Basically this has led me to post a comparison of the two consummate bad___es of both films.
First, Clint Eastwood:

Clint, after finally sitting down and seeing the Hallowed Triumvirate of the Wopsterns (A Fistful of Dollars, For A Few Dollars More, and The Good, The Bad, and The Ugly), is admittedly the consummate bad___. And to all who I've just offended by inventing the term "wopstern", I'll just say that I googled the word "wopstern" just now and received no hits, so I feel rather proud of my inventive conjunction of an ethnic slur and movie category. But anyway, Clint is the man. I felt the need to go out and get a poncho, but I have thus far resisted. It certainly made a nice cover garment for CCW.

But anyway, on to his original counterpart, Toshiro Mifune:

Toshiro Mifune, star of practically every Akira Kurosawa film, or at least very many of them, is the lead in both Yojimbo and Sanjuro and does an exceptionally good job portraying the original "Man With No Name". I give him special credit for the fact that my introduction to him was as the interminably annoying young Kikuchiyo in Seven Samurai. I honestly could not have pictured him as a collected, potent, and wise samurai after that performance, but Yojimbo quickly changed that preconception.

Anyway, if Clint fought Toshiro, I'd still have my money on Clint. We know that Toshiro beats the pistol-wielding Unosuke in Yojimbo, but bear in mind that Unosuke with a pistol is the equivalent of me with a paintbrush...Clint's character is a regular Leonardo. Once again, the technical superiority of the West wins out.

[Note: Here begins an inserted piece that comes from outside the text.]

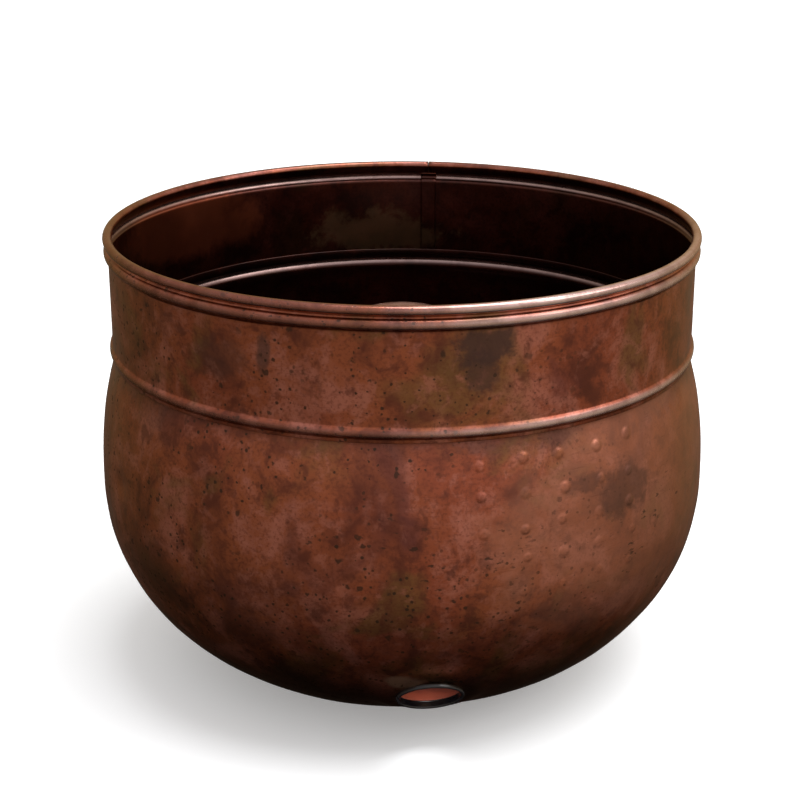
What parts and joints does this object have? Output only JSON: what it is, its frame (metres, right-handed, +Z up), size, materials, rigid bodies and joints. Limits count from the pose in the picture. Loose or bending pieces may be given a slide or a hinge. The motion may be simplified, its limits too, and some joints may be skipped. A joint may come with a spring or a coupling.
{
  "type": "garden hose pot",
  "caption": "Wide hammered copper pot that stores a coiled garden hose, with a wired collar, a low hose port with a grommet and a central winding cone.",
  "frame": {"origin": "centre of the pot's box at the ground, which is where the pot's axis meets the ground", "axes": "+Z up along the pot's axis, -Y towards the side that the hose port faces, +X to the right seen from the port's side"},
  "size_m": [0.42, 0.42, 0.3136],
  "materials": {
    "aged_copper": "antique copper, red-brown and mottled, satin, with brighter worn edges",
    "rim_steel": "drawn mild steel wire",
    "grommet_rubber": "black moulded rubber, semi-gloss"
  },
  "bodies": {
    "root": {"bowl": "aged_copper", "collar": "aged_copper", "rim_wire": "rim_steel", "hose_port_grommet": "grommet_rubber", "winding_cone": "aged_copper", "cone_rivets": "aged_copper"}
  },
  "joints": []
}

But that said, the points for style and originality go to Kurosawa's films and Mifune's character. You can't help liking both, though. I now find the need to put both Kurosawa's and Leone's "No Name" films on my short list to acquire.

Random Reference Time!

As I believe I mentioned earlier, saw Mr. Bean's Holiday and rather liked it! This following scene was particularly good (the latter opera-based portion of the clip). I thought it was worth passing on. Something about Rowan Atkinson's acting makes me think he could bring someone to tears from the opera stage if only he didn't look like, well, him, and if only he could sing like that. Very, very funny. To me at least, but I'm one to see humour in bally everything.


13 September 2007

Take the following ingredients:

1. High-interest Mastercard
2. 15lb seedless watermelon
3. Nine .32 caliber lead balls

Combine them abruptly at a rate of somewhere around 1100 feet per second.

What do you get?

A Dave Ramsey "plasectomy" demonstration video

11 September 2007

I must say, this blog has gone downhill, eh? Once a haven of firebrand rhetoric and visceral diatribes of ideological evaluation and debate where the greatest minds of an entire generation congregated to collectively solve the world's ills, now a pallid and limp exposition of whatever shallow observations and opinions I find fit to trot out before the masses, typically entertainment reviews (revues?) spiced with the occasional priceless pearl of wisdom from the grab-bag of Neufish Insight. Rather like Thom Jefferson, fresh from writing some really cracking stuff about courses of human events and such in the Declaration of Independence, starting a column in the Philadelphia Gazette where he talks about the unparalleled excellence of his supper the previous night, how much he loves to read the works of Danielle Steel, and his personal picks for the finalists of Commonwealth Idol. But as President Jefferson would be likely to say if such a downfall was pointed out to him, yah boo, sucks to you!

There's something very comforting in P.G. Wodehouse's writing. I was sitting outside last night while some beef ribs cooked over smoking embers of mesquite and apple wood, and to pass the time I picked out "Life with Jeeves" and started reading a chapter at random. While the plots are well devised, the real appeal of these books is in the style and language. Perhaps it was the respite of cool (almost cold) weather, but sitting outside (in the occasional spot of drizzling rain) reading that book was surprisingly relaxing and palliative after a day of mass hysteria at work.

I've been bitten by the 10mm bug. There are a number of loads that exceed 700, even 750 foot pounds in muzzle energy. Compared to, say, a .380ACP, which will be closer to 200 ft/lbs. .40S&W and .45ACP are more around the 400 range. The 10mm even beats out the .357 Magnum in most loads in muzzle energy. Somewhat dwarfs my previous favourite "performance caliber" .357SIG, which attempted to duplicate the muzzle energy of a .357 Mag but always fell a little short. The Tanfoglio Witness line of pistols, developed from the classic CZ-75, includes a stunning little compact steel 10mm, that has my name on it. It will no doubt be recoil-icious...750 ft/lbs one way is going to equal a decent amount of force in the opposite direction (into my hand). Still, I'm young, and you can always buy 10mm loaded to lighter pressures, similar to the .40S&W, derisively known as the .40 Short and Weak. As a little background info to those of you that are not gun geeks, the .40 Smith and Wesson is basically a shortened 10mm cartridge that was designed as a compromise because 10mm Auto was considered too powerful in recoil for FBI agents to handle...probably making allowances for smaller framed and female agents. Thus .40S&W took off (and is now one of the world's major handgun calibers) and 10mm Auto is a historical cartridge that is rare but retains a small but rabidly loyal enthusiast fanbase.